Written exercise: Exactly the lines between the line containing "The build123d and" and the line containing "return np.unique(np.append(exact, even[free]))", together with those two lines, are to be output.

(Data records)
= = = = = = =

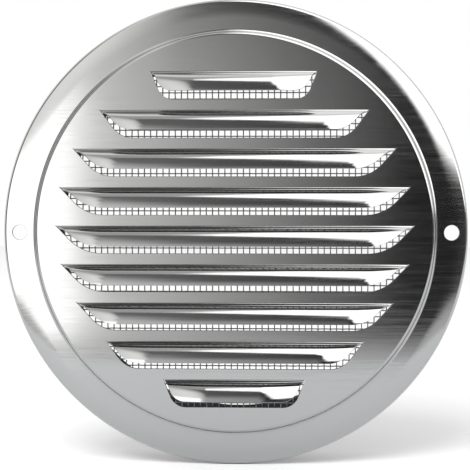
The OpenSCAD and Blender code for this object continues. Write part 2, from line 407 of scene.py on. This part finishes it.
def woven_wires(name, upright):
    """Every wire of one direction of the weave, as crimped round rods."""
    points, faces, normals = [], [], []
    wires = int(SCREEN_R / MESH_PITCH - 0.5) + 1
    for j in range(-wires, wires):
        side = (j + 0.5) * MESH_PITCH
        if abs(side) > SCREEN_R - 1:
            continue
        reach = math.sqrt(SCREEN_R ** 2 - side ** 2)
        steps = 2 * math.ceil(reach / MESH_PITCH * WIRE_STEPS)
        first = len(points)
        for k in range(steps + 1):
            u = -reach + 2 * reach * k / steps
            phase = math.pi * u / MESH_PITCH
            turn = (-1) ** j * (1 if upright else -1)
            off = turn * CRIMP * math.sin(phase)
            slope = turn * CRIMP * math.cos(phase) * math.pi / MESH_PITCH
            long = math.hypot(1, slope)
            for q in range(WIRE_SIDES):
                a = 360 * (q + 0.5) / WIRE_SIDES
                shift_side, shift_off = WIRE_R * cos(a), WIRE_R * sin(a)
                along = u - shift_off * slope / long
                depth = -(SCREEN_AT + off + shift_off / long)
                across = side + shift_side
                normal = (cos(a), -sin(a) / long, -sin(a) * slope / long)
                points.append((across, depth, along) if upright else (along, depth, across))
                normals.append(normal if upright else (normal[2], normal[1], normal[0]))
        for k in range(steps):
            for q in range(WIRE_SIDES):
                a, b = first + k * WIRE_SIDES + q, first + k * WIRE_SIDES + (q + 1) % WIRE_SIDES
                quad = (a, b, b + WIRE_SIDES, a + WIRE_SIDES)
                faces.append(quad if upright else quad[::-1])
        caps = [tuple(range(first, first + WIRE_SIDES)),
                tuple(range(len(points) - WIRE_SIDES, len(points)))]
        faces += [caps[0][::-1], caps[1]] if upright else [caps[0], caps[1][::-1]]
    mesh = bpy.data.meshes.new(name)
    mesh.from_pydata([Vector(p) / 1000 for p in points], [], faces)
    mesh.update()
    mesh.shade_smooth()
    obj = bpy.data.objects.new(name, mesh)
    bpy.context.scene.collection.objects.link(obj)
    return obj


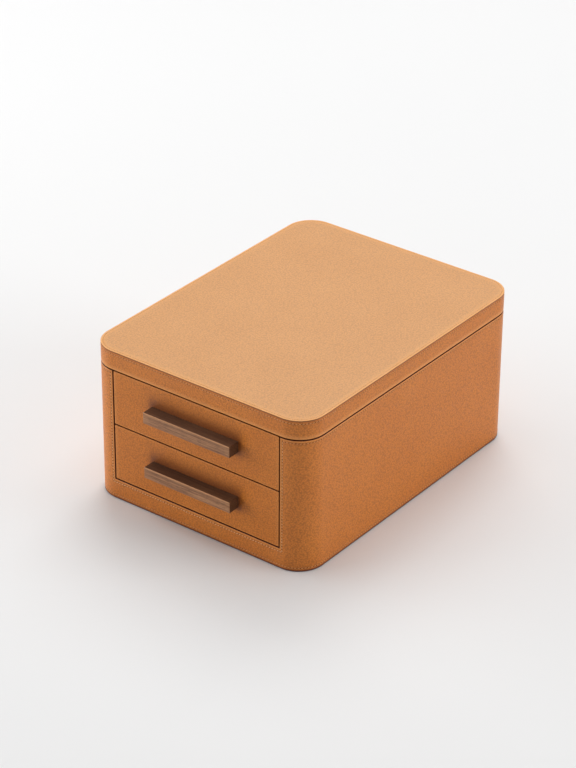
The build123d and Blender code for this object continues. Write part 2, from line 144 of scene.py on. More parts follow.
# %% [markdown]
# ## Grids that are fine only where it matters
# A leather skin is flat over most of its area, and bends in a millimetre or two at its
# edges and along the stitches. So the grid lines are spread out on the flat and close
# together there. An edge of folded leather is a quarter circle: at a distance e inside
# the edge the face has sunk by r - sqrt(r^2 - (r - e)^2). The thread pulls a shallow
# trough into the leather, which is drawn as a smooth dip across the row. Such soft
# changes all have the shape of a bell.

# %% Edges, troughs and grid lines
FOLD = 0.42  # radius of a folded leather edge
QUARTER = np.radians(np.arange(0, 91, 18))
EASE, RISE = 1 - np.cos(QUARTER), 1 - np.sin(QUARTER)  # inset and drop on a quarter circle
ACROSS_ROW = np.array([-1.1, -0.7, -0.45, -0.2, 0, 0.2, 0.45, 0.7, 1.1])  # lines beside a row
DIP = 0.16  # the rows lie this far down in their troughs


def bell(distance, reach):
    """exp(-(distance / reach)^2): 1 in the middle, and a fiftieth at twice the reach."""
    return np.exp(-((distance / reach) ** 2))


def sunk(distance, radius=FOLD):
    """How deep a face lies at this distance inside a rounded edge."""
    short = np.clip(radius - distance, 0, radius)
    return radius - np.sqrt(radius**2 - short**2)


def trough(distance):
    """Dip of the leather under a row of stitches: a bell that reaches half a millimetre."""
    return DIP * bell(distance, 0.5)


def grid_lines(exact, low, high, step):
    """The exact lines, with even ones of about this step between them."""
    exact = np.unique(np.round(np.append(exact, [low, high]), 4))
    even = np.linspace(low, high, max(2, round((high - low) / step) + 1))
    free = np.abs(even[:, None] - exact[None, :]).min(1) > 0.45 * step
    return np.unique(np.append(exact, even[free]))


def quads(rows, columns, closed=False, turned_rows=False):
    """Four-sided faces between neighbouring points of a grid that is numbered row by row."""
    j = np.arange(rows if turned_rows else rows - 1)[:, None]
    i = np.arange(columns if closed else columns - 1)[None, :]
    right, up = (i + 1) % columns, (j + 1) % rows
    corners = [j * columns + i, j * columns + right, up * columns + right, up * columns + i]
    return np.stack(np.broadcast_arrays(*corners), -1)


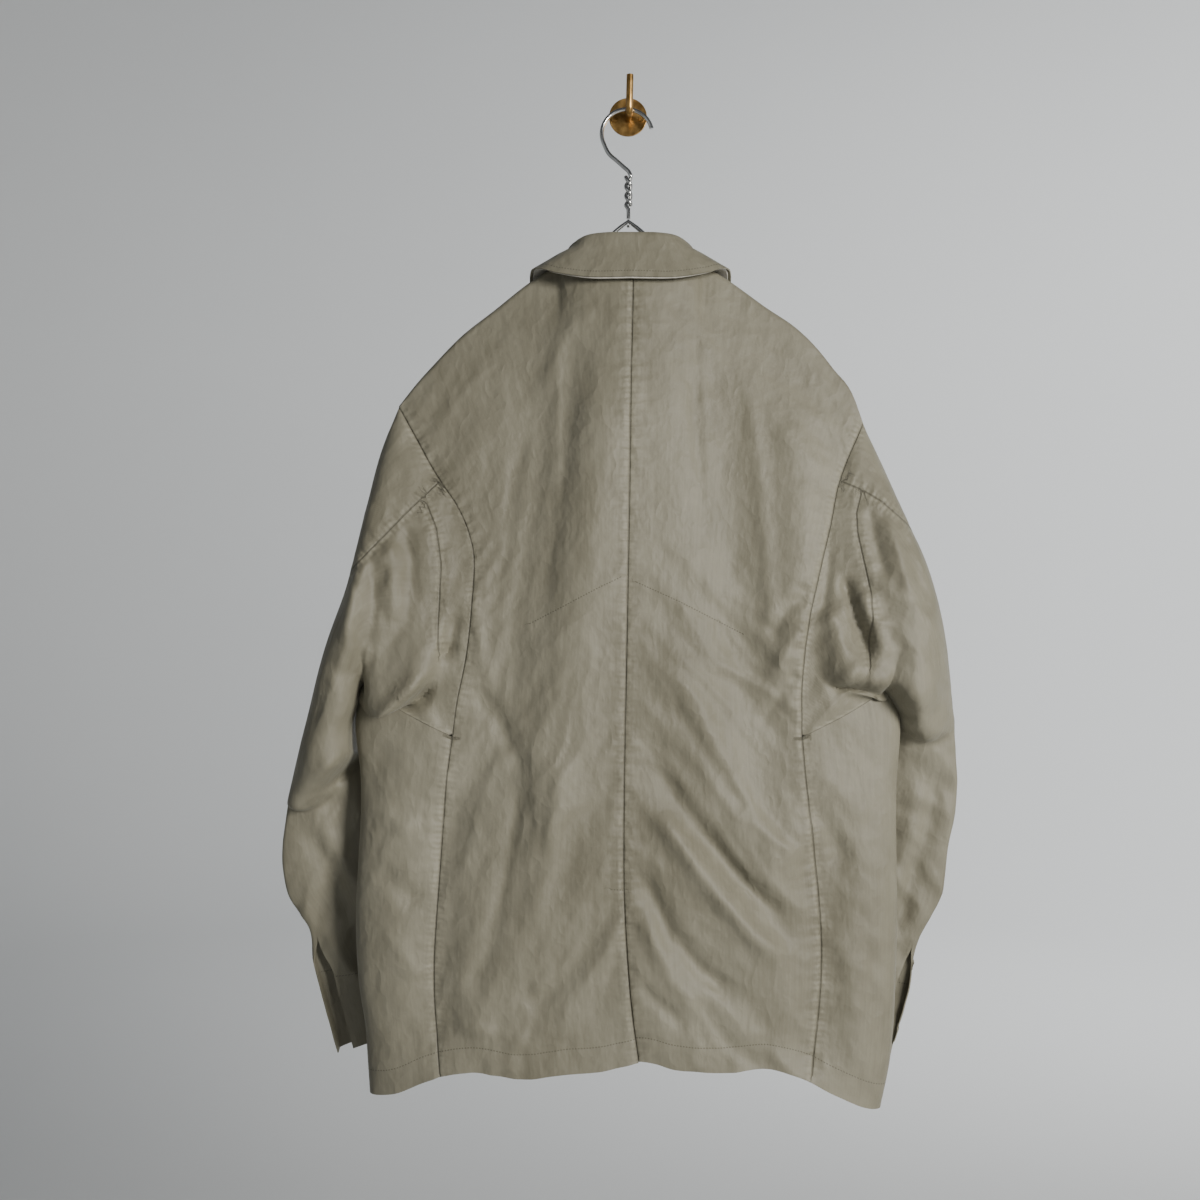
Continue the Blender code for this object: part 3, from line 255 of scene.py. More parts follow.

= = = = = = =

Response to this task:
The build123d and Blender code for this object continues. Write part 2, from line 144 of scene.py on. More parts follow.
# %% [markdown]
# ## Grids that are fine only where it matters
# A leather skin is flat over most of its area, and bends in a millimetre or two at its
# edges and along the stitches. So the grid lines are spread out on the flat and close
# together there. An edge of folded leather is a quarter circle: at a distance e inside
# the edge the face has sunk by r - sqrt(r^2 - (r - e)^2). The thread pulls a shallow
# trough into the leather, which is drawn as a smooth dip across the row. Such soft
# changes all have the shape of a bell.

# %% Edges, troughs and grid lines
FOLD = 0.42  # radius of a folded leather edge
QUARTER = np.radians(np.arange(0, 91, 18))
EASE, RISE = 1 - np.cos(QUARTER), 1 - np.sin(QUARTER)  # inset and drop on a quarter circle
ACROSS_ROW = np.array([-1.1, -0.7, -0.45, -0.2, 0, 0.2, 0.45, 0.7, 1.1])  # lines beside a row
DIP = 0.16  # the rows lie this far down in their troughs


def bell(distance, reach):
    """exp(-(distance / reach)^2): 1 in the middle, and a fiftieth at twice the reach."""
    return np.exp(-((distance / reach) ** 2))


def sunk(distance, radius=FOLD):
    """How deep a face lies at this distance inside a rounded edge."""
    short = np.clip(radius - distance, 0, radius)
    return radius - np.sqrt(radius**2 - short**2)


def trough(distance):
    """Dip of the leather under a row of stitches: a bell that reaches half a millimetre."""
    return DIP * bell(distance, 0.5)


def grid_lines(exact, low, high, step):
    """The exact lines, with even ones of about this step between them."""
    exact = np.unique(np.round(np.append(exact, [low, high]), 4))
    even = np.linspace(low, high, max(2, round((high - low) / step) + 1))
    free = np.abs(even[:, None] - exact[None, :]).min(1) > 0.45 * step
    return np.unique(np.append(exact, even[free]))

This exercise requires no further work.